Кстати, это касается не только общества, но и Церкви. Конечно, в 1920-е годы «живоцерковники», обновленцы развернулись благодаря поддержке ОГПУ, но подобные тенденции-то возникли еще в середине XIX века. Был, к примеру, такой отец Иоанн Белюстин, в царствование Александра II активно критиковавший синодальные порядки, публиковавшийся и в России, и заграницей. Молва именовала его «русским Лютером». Фактически он стал идейным предтечей будущих обновленцев. И когда возникли подходящие внешние условия, все это вырвалось на поверхность. Относительно недавно в журнале «Вопросы истории» были опубликованы телеграммы многих правящих на тот момент архиереев, выражавших поддержку Временному правительству. А проходившие весной 1917 года епархиальные съезды требовали удаления с кафедр «приверженцев Распутина».
Так что факт внешнего влияния нельзя совсем уж сбрасывать со счетов. Конечно, в каждой из наших Смут были заинтересованы соседи-конкуренты. Это понятно и естественно. У каждого государства существуют свои геополитические интересы, и если его разведка доносит, что сосед дает слабину, то, конечно, ему хочется вмешаться и получить какие-то дивиденды.

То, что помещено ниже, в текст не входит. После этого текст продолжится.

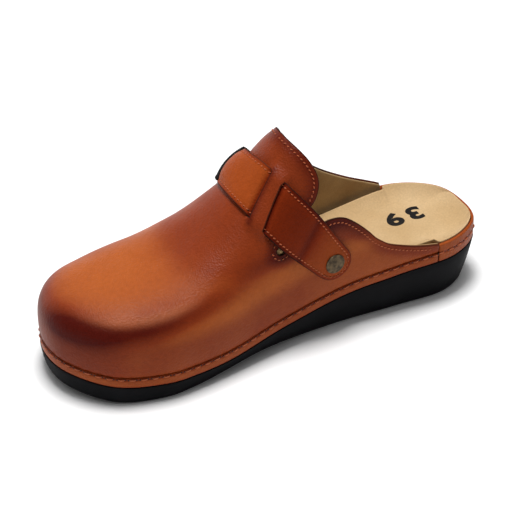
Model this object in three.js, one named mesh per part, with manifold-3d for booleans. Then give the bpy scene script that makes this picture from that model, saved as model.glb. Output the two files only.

Если говорить о Смуте XVII века, то, разумеется, ситуация в Русском государстве вызывала интерес у различных польских кланов, а потом уже и у короля Сигизмунда, хотя поначалу он занимал выжидательную позицию по отношению и к первому Лжедмитрию, и тем более ко второму, в отрядах которого вообще были так называемые рокошане — польские мятежники, участники внутренней смуты в Польско-литовском государстве. Но в общем-то он был не прочь руками этих авантюристов прощупать брешь и вернуть, по крайней мере, считавшийся камнем преткновения пограничный Смоленск. Ватикан также стремился использовать открывшиеся возможности для прозелитизма. Посланный еще к первому самозванцу папский нунций князь Ронгони приветствовал Лжедмитрия I и, как пишет в «Очерках по истории Русской Церкви» А. В. Карташев, посылая ему в подарок крест, четки и латинскую Библию, убеждал исполнить его обеты и обязательства и совершить единение вер, но… «не плошно, а мудро и бережно». Действительно Лжедмитрий Первый держал при себе иезуитов, но имел и православного духовника, архимандрита Владимирского Рождественского монастыря. Однако, скорее всего, искреннего религиозного чувства у него вовсе не было, и его личным секретарем и советником был поляк Бучинский, вольнодумец и крайний протестант.